Industrialists react sharply on 68pc gas tariff raise
KARACHI, July 1: Leaders of industry have reacted sharply on 68 per cent increase in gas tariff for captive power plants in industrial units announced by Minister of Power and Natural Resources Shah Mahmood Qureshi on Monday on behalf of Oil and Gas Regulatory Authority (Ogra).
These industry leaders plan to hold press conferences in Karachi, Lahore, Faisalabad, Sialkot and other production centers on Wednesday to protest against the move.
Top leaders including Tanveer Sheikh, President of Federation of Pakistan Chambers of Commerce and Industry; Iqbal Ibrahim, Chairman of All Pakistan Textile Mills Association; and Mohammad Nisar Sheikhani, Chairman of Site Association of Industry were emotional in their telephonic conversations and statements. They are expected to meet the prime minister on Wednesday evening to convince him for the withdrawal of this decision.
“I invite you to attend the last rituals for disposing of the corpse of Pakistan’s industry on Wednesday,” Aptma chairman Iqbal Ibrahim said in an emotionally charged voice extending an invitation to attend news conference at Aptma office on Wednesday.

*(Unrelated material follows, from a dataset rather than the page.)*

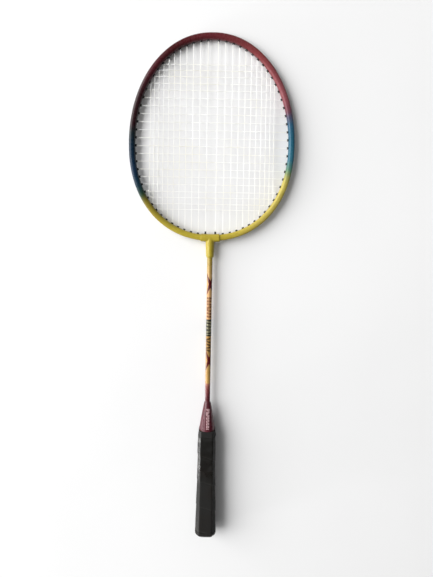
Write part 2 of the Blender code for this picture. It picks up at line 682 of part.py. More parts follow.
def make_grip_wrap(material):
    """Tape wound down the handle in one spiral, each turn lapping over the one before it."""
    per_column = WRAP_PITCH / WRAP_COLUMNS
    strands = int((WRAP_TOP - WRAP_BOTTOM) / per_column) + 3 * WRAP_COLUMNS
    start = WRAP_TOP + WRAP_PITCH * (1.5 + WRAP_PHASE)
    bm = bmesh.new()
    columns = []
    for strand in range(strands):
        top = start - strand * per_column
        column = []
        for row in range(WRAP_ROWS + 1):
            part = row / WRAP_ROWS
            y = top - WRAP_STEP - (WRAP_PITCH - WRAP_STEP) * part
            thickness = WRAP_THIN + (WRAP_THICK - WRAP_THIN) * part
            column.append(bm.verts.new(wrap_point(strand, y, thickness)))
        columns.append(column)
    for strand in range(strands - 1):
        here, there = columns[strand], columns[strand + 1]
        for row in range(WRAP_ROWS):
            bm.faces.new((here[row], there[row], there[row + 1], here[row + 1]))
        if strand + WRAP_COLUMNS + 1 < strands:
            below, below_next = columns[strand + WRAP_COLUMNS], columns[strand + WRAP_COLUMNS + 1]
            bm.faces.new((here[-1], there[-1], below_next[0], below[0]))
    for y, sign in ((WRAP_TOP, 1.0), (WRAP_BOTTOM, -1.0)):
        cut = bmesh.ops.bisect_plane(bm, geom=bm.verts[:] + bm.edges[:] + bm.faces[:], dist=1e-7,
                                     plane_co=(0.0, y, 0.0), plane_no=(0.0, sign, 0.0), clear_outer=True)
        edges = [edge for edge in cut["geom_cut"] if isinstance(edge, bmesh.types.BMEdge)]
        bmesh.ops.triangle_fill(bm, use_beauty=True, edges=edges)
    wrap = add_object("grip_wrap", bm, material)
    margin = 2 * MM
    stations = [WRAP_TOP + margin, FLARE_START]
    stations += [FLARE_START + (FLARE_END - FLARE_START) * i / 4 for i in (1, 2, 3, 4)]
    hollow = loft([grown_octagon(SLIP_GAP + flare(y), y) for y in stations + [WRAP_BOTTOM - margin]])
    combine(wrap, "DIFFERENCE", add_cutter("wrap_hollow", hollow))


def make_finishing_band(material):
    """Thin octagonal band that closes the top of the grip."""
    bm = bmesh.new()
    rings = []
    for y, growth in ((GRIP_TOP, SLIP_GAP), (GRIP_TOP, SLIP_GAP + BAND_THICKNESS),
                      (BAND_BOTTOM, SLIP_GAP + BAND_THICKNESS), (BAND_BOTTOM, SLIP_GAP)):
        rings.append([bm.verts.new(point) for point in grown_octagon(growth, y)])
    for ring_a, ring_b in zip(rings, rings[1:] + rings[:1]):
        add_strip(bm, ring_a, ring_b)
    add_object("grip_finishing_band", bm, material)


def make_butt_cap(material):
    """Moulded end cap with rounded edges and a boss that plugs into the core."""
    width, depth = CAP_SIZE
    boss = [octagon(BOSS_SIZE, BOSS_SIZE, BOSS_SIZE * REGULAR_CHAMFER, y)
            for y in (CAP_TOP + BOSS_LENGTH, CAP_TOP)]
    body = [octagon(width - 2 * inset, depth - 2 * inset, CAP_CHAMFER - CHAMFER_GROWTH * inset,
                    CAP_TOP - distance) for distance, inset in CAP_ROUNDING]
    add_object("butt_cap", loft(boss + body), material)


# ---------------------------------------------------------------- assembly

def main():
    clear_scene()
    frame_paint = make_material("frame_paint", (0.32, 0.03, 0.05), 0.3, 0.2)
    yellow_paint = make_material("yellow_paint", (0.55, 0.42, 0.08), 0.35, 0.2)
    shaft_paint = make_material("shaft_paint", (0.6, 0.42, 0.15), 0.3, 0.3)
    grommet_plastic = make_material("grommet_plastic", (0.02, 0.02, 0.02), 0.5)
    spigot_plastic = make_material("spigot_plastic", (0.12, 0.12, 0.12), 0.6)
    cone_plastic = make_material("cone_plastic", (0.28, 0.04, 0.06), 0.3)
    wood = make_material("wood", (0.6, 0.42, 0.25), 0.7)
    grip_tape = make_material("grip_tape", (0.02, 0.018, 0.016), 0.6)
    band_tape = make_material("band_tape", (0.03, 0.03, 0.03), 0.45)
    cap_plastic = make_material("cap_plastic", (0.015, 0.015, 0.015), 0.4)
    main_nylon = make_material("main_nylon", (0.9, 0.9, 0.88), 0.35)
    cross_nylon = make_material("cross_nylon", (0.9, 0.9, 0.88), 0.35)
    make_head_frame(frame_paint)
    make_t_joint(yellow_paint, spigot_plastic)
    make_t_grommets(grommet_plastic)
    make_grommet_strips(grommet_plastic)
    add_object("main_string", string_tube(main_route()), main_nylon)
    add_object("cross_string", string_tube(cross_route()), cross_nylon)
    make_shaft(shaft_paint)
    make_cone_cap(cone_plastic)
    make_handle_core(wood)
    make_grip_wrap(grip_tape)
    make_finishing_band(band_tape)
    make_butt_cap(cap_plastic)


main()
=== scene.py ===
"""Looks of the badminton racket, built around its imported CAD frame.

Metres, in the frame's axes: +Y towards the head, +Z up, X across.  Places along the racket are
measured from the head's centre, as in the CAD part, and every fine piece follows the CAD solid
that it replaces.
"""
from math import copysign, cos, pi, radians, sin, sqrt, tan, tau

import bmesh
import bpy
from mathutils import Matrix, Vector


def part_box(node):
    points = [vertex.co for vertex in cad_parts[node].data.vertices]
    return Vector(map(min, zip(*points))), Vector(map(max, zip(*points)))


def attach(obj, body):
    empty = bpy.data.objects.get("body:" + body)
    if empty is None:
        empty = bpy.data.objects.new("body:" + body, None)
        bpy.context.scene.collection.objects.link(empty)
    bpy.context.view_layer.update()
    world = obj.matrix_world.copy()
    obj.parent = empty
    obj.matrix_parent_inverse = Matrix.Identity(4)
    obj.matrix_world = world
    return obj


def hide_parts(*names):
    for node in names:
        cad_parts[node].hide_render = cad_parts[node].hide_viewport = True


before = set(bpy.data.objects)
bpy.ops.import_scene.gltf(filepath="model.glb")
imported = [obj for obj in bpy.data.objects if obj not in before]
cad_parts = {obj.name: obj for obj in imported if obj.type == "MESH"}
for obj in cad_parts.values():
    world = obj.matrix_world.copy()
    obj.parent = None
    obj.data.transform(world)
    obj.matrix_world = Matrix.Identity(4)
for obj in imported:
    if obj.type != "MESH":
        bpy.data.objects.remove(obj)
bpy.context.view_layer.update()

MM = 0.001
HOOP_LOW, HOOP_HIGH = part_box("head_frame")

# Hoop, as in the CAD part
HOOP_HALF_WIDTH = 98.5 * MM
HOOP_TO_TOP = 122.4 * MM
HOOP_TO_BOTTOM = 116.4 * MM
HOOP_SQUARENESS = 2.11
HOOP_EGG = -0.043
HOOP_END_GAP = 0.5 * MM
TUBE_HALF_WIDTH = 3.95 * MM
TUBE_HALF_DEPTH = 4.7 * MM
TUBE_SQUARENESS = 2.6
TUBE_BORE = (3.0 * MM, 3.75 * MM)
GROOVE_FLOOR = 2.35 * MM
GROOVE_HALF_WIDTH = 1.8 * MM
GROOVE_LIP = 3.9 * MM
AXIS_HEIGHT = (HOOP_LOW.z + HOOP_HIGH.z) / 2
HEAD_CENTRE = Vector((0.0, HOOP_HIGH.y - GROOVE_LIP - HOOP_TO_TOP, AXIS_HEIGHT))
TO_BUTT = Vector((0.0, -1.0, 0.0))
UPRIGHT = Vector((0.0, 0.0, 1.0))
SIDES = (("right", 1), ("left", -1))

# Strings and holes, as in the CAD part
STRING_RADIUS = 0.35 * MM
MAINS_PER_SIDE = 11
FIRST_MAIN = 6.2 * MM
MAIN_STEP = 9.4 * MM
MAIN_EASE = 0.235 * MM
MAIN_SPLAY = 0.022
CROSS_MIDDLE = 5.4 * MM
CROSS_STEP = 9.45 * MM
CROSS_EASE = 0.004 * MM
SIDE_CROSSES = range(6, -8, -1)
SHARED_TOP = range(7, 11)
SHARED_BOTTOM = (10, 9, 8)
CROSS_RISE = 0.44 * MM  # the two strings share the bend at each crossing
MAIN_RISE = 0.28 * MM
LANE_HEIGHT = 0.5 * MM
STRING_SIDES = 10
STRING_BEND = 0.9 * MM
WEAVE_STEPS = 4  # points from one crossing to the next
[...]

After the federal budget for 2008-09 has disappointed the textile exporters badly as it offered nothing to bring down cost of production or any step to improve export, the abrupt 68 per cent increase in tariff on gas being supplied to industry to the captive power plants is proving virtually last straw on the back of the camel.
The industry now plans to agitate on national level against this steep rise in energy prices in general and more particularly on gas supply to captive power plants. Ironically, Ogra has not pushed up gas prices for private power operators on the plea to keep tariff of electricity within manageable limits but has apparently discriminated against captive power plants in the industry.
“It will increase cost of denim production in my factory by Rs6 a meter,” Ikhtiar Baig, a leader of credit and banking standing committee of the FPCCI said.
According to Zubair Motiwala, a former president of the Karachi Chamber of Commerce and Industry and Site Association of Industry the minimum impact of 68 per cent rise in gas tariff will be 25 per cent on value-added textile sector and about 16 per cent on spinning.
“We are bound to be pushed out of international markets by Bangladesh where the government is offering incentives and concessions in their production and marketing,” Motiwala said.
“A 68 per cent increase in gas price for captive power plants is tantamount to the “murder of industry,” declared FPCCI president Tanveer Shaikh in a statement on Tuesday. He took notice of 31 per cent increase in gas prices and Rs13 per kg rise in compressed natural gas (CNG) and rejected government’s assertion that it was being done to guarantee rate of return to the Sui Southern Gas Company and Sui Northern Gas Pipelines Limited. This logic, he said, was not tenable as these were government-owned companies.
Tanveer Sheikh conceded that international oil prices had risen to unprecedented levels and there was some justification in passing on this impact to the consumers as was done by pushing up prices of petrol, diesel and kerosene but “gas is an indigenous product.’’
The Aptma chief called 68 per cent rise in gas tariff as “devastating” and last nail in textile industry’s coffin, which is already “ailing and gasping for breath”. He feared India, Bangladesh and China will now push out Pakistan from the international market for good and consolidate their foothold.
The government failed to meet electric power demand, which forced the industry to invest heavily on installing captive power plants of about 5 megawatt and now the government had pushed up generation cost to a level where business has become unsustainable, he added.
“Almost every textile project and more particularly those set up in last ten years have a captive power plant,” Ikhtiar Baig said. He estimated that for generation of one megawatt the cost is roughly $800,000 and for a 5 megawatt generator it is about $4 million. There is additional investment for transmission and distribution also. “All investment in billions is now being reduced to scrap,” he said.
Muhammad Nisar Shekhani of Site Association wondered as to why the government was set on a course to make Pakistan a “consumer society” instead of a modern industrial society. The closure of industry from this abnormal high rise in gas supply will lead to further swelling of the unemployed people on our roads and streets, he warned.
Senior business leaders say that they are in touch with the top leadership of the ruling party and are confident of getting this decision reversed.